There were ??? growing up, on the street I would always fight, there was two or three. I was always waiting for them and I never let 'em get away, it was in me. Very militaristic in me, myself, growing up, I don't know from where I got it. Very militaristic, and I would never let them get away, never. I mean my pride as a man.


It was three of us waiting for them and it took every one of them to ???. But ??? they put 'em in the ???. Never let them get uh, away...

The better of you.

Yeah, never, no. That was in me, I believe in strength. Not just hitting back, my philosophy is not just hitting back. You hit 'em so hard to remember never stood up again, this is my philosophy. Not to equal...??? hit them so they remember, they'll never dare again.

What happened um, then you were in combat? How long were you in as a soldier?

Three weeks.

Three weeks.

Three weeks, that's all, three weeks. In the war and then later they took us capital to Warsaw. Then took, uh...

Your, the army took you to Warsaw, back to Warsaw?

No, no, the army didn't took us back. We was in Warsaw, when we give ourselves up the Germans were around Warsaw.


Capital there. And the government from Warsaw uh, says to lay down their arms.


I don't remember his name...I don't remember...on the radio I was listening, but I never come back, I never hear the name ???. And to lay down their arms, you know, lay down the arms. Later they took us, a mile of soldiers from all over to come, you know, to know what's going on over there on the field. It was for miles and miles and it took us in and out of Warsaw, I think was the Flugzeuge Platz, like the airport, Polish airport. ???, I don't remember the name, really. And German officers, "Juden here?" and the Polack didn't understand. "Juden, Juden here?" I understood what he meant, you know, I was in the front. The Germans finally come over there talk to their officers, with all their guns, thousand big guns ??? about shooting. ??? shooting in Warsaw. And see ??? I could, the guns for miles. The big guns, the German's built in over there all towards Warsaw. And was ???, you know some soldier, he took out a loaf of bread, he give it to me, you know, ??? give to me ???. And he took us in and our camps, was barracks over there. Title 8: Escape

Did you step out of line when they asked if there were any Jews there?

No, ???.

Did you, did your...

Nobody stepped out, nobody understood, no. Not when I was there. I never saw with any, he just asked.

Did your uh, document say that you were Jew?

Nothing at all, no. Didn't have time, sorry. So took us in, was afternoon those barracks I walked around, I tried to find out that a little idea how camp is. I mean, was twenty-one, I looked around the camp, I didn't even go to the barrack to lay down to sleep over there, you know, this I didn't do. I looked around over there, the fence was very big uh, big fence, went around the...

Was this in the airport area that you're staying?

Yeah, I think it was an airport. I've never over been there, but uh, you know, I...

Was this a part of Warsaw?

No, outside Warsaw.


...a few miles.


I don't know, but we walked a long time, a few hours, I mean, walking.

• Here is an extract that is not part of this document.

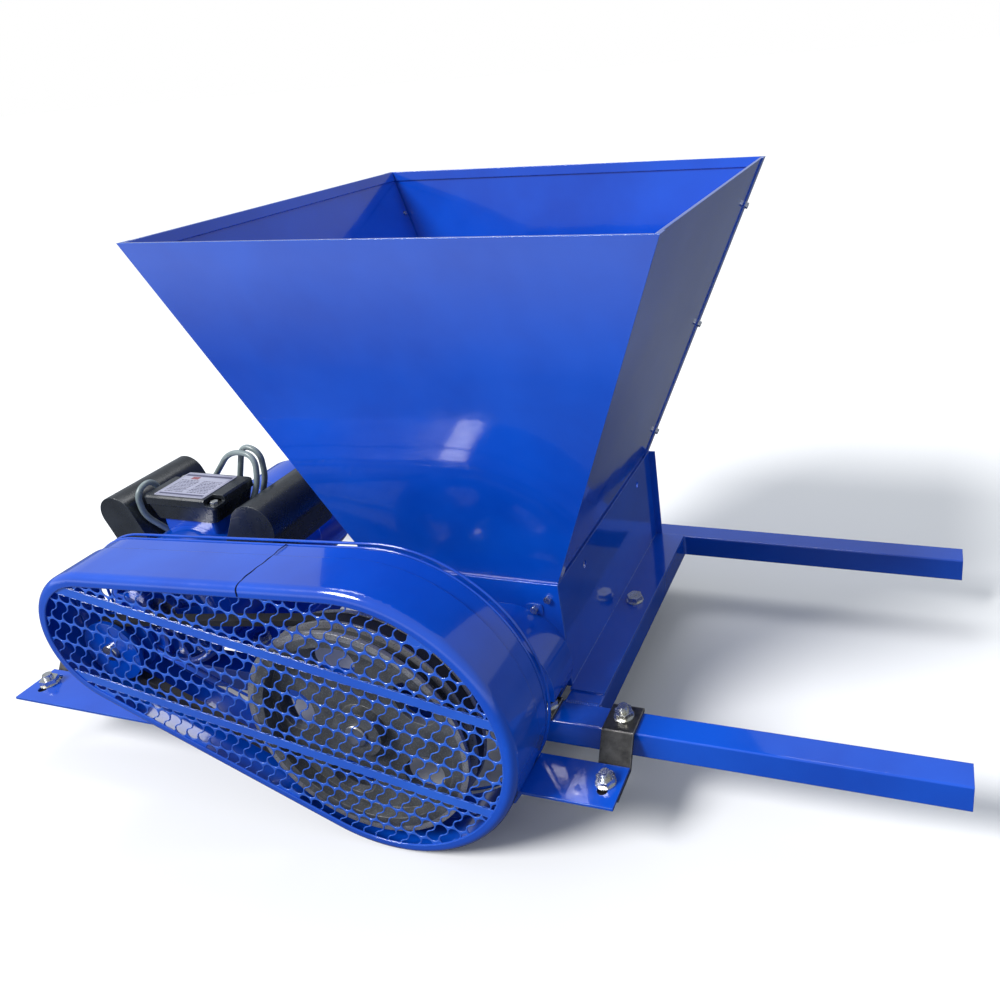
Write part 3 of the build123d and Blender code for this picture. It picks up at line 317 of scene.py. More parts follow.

You don't walk so fast. Towns and towns, hundreds of towns, I don't know, maybe 200 towns, for miles, you know...in a line...you don't walk so fast. Took us in over there and I walked near the, the fence, the pig pen uh, soldiers stays near the gate. They, they stayed maybe about three, four feet away from gate. Here the gate it stays here, then I went behind him, behind the German. And I slipped out of the gate. Behind--the same evening. And never stayed overnight even, you know.

Did you have the uniform on?

Yeah, oh sure. I even stayed behind him and later being--get out you did walk in the field behind him, the wall, cannot see. So, he walked near the wall. You know over there, the battle field was over there, the dead bodies was laying in the hundreds, all spread in the...hundreds--was thousands, really. I walked through the dead bodies and the fields. I walked near the brick wall. Later, farther down I saws no German, I lay down and crawled through the dead bodies and I, and I went through field.

You were by yourself?

Yes, by myself always. I believed in myself than someone else, well you, you know. You do...and later I went through to the Vistula.

The Vistula? The river?

Yeah, the Vistula, like here the Detroit River, very large river. Wisła, Polish would call, Wisła.


Wisła. So I come over there. I had to go home, I have to cross the Wisła, the Vistula to go home the way I come.


And come over there the bridge got blown up, is a ponton bridge.

A what?

P-Ponton, ponton. Ponton mean from uh, is made from boats, big boats. Ponton, ponton.


Big steel boat and put on boards and, the building that's called when you cross a river, but you destroy it, soldier's armies, ponton. And this is a swift river and I'm not a strong swimmer. I'm no match, like Detroit River maybe more...


Not so wide it be, be past where the water was running, I mean swift, very--the current was very strong.


So I have to cross it and I'm in uniform. You know, the SS is guarding the, the bridge, the ponton bridge. Both sides.


I slipped through. I was going a nice a few hundred yards to the river and the beach. I was crawling in behind the Germans, didn't stay in the woods, you know, on the top. Behind them would have got shot, I had to crawl to get out. You have to go before the, the boats but the current can't force you away, you know, uh, with the current. I have to go in the front the, the boats will stop me...


I can grab it, you know. Before I let myself down and I grab boat by boat underneath and I went through the river.

Oh, you were able to cross the river by holding on to the boats?

In the front of the, see the boats this way not behind, in the front. But the current go this way, I was in the front on the boats.


You see?

I understand.

If you came behind it would sweep you away, maybe.